Ross:“Okay, we’ll do that, but I tell you, it isn’t going to rain!”
Heather:“I dunno... it’s rained every day since we’ve been here!”


I have two twenty-five foot rolls of sheeting, which, when we spread them out, covered three quarters of the roof.  We decided to cover the bedroom and “living room” areas, and leave the place over the “kitchen” exposed to the rain which we dearly hoped wouldn’t come.

“One way to guarantee it won’t rain is to take the trouble to put out plastic sheeting...  right?”  I pronounced to no one in particular.

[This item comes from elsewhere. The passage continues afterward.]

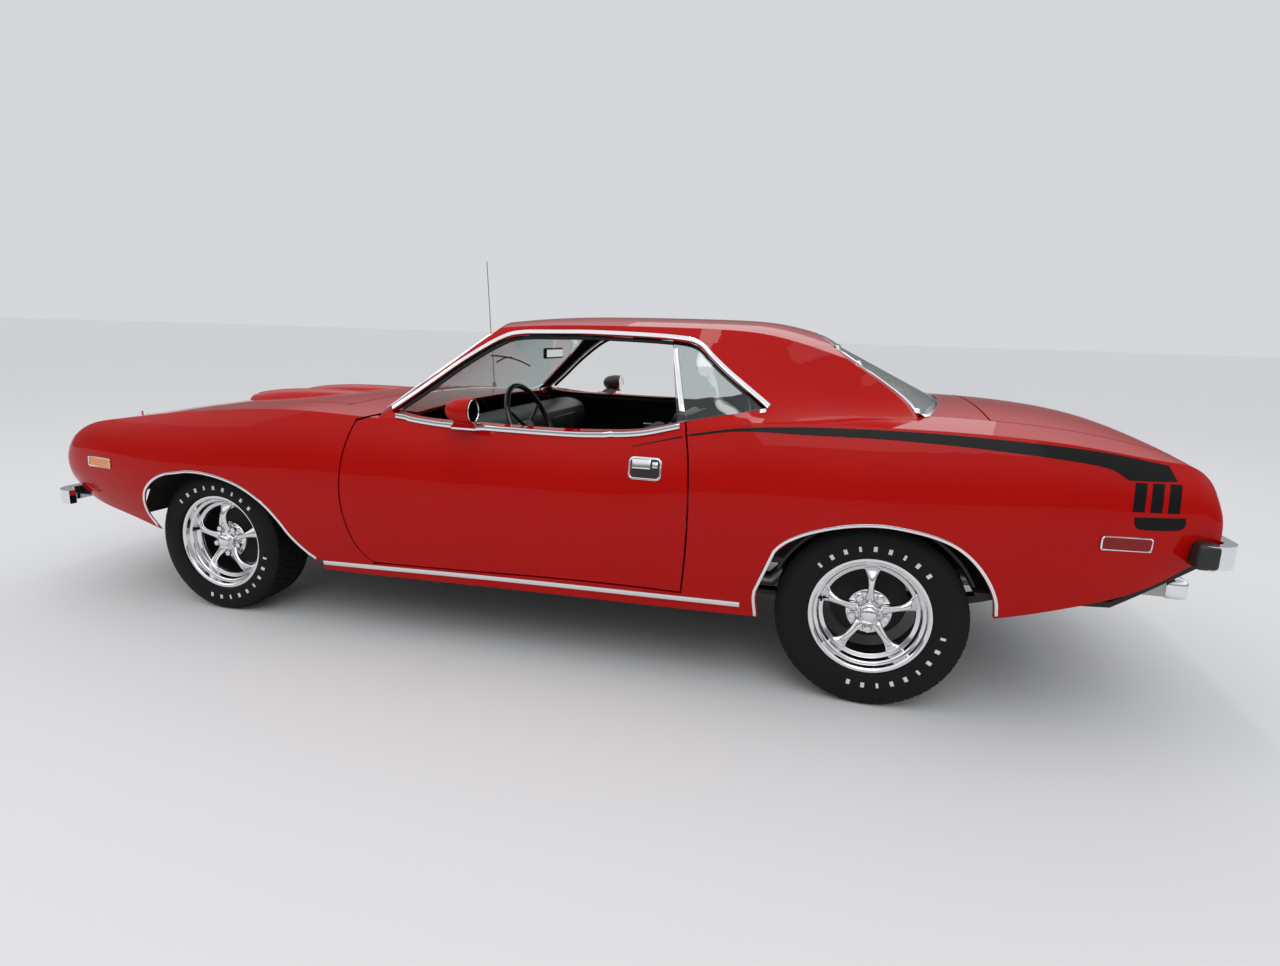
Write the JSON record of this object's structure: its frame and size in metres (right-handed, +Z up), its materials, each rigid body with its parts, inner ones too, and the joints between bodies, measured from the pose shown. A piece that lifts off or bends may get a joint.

We ate a wonderful steak dinner, and were sitting over our coffee when it came.  Out of nowhere (the sky was clear where I could see it from the window!).  First we could hear a slight pitter-pat on the plastic sheeting above us, then heavier and heavier1  Soon it was pouring outside, and raining in the kitchen.  Water came through between all those exposed roofing boards: it rained on the fridge, on the table, on the chairs, on the sink, and on the wood stove (in which a cheery fire was roaring – the stove hissing and steaming as the drops hit it).

But we were dry in the living room, and the bedding is dry.

Eventually the rain stopped.  Ross and Heather and I wiped the table dry and pulled it into the living room, then had a pleasant game of scrabble.  After Ross won, and went back to his cabin, Heather and I washed like pioneers – hair, bodies, and feet – using nothing but a small dishpan.  It was my first cleanup in a week.  We’ll be going to church in the morning.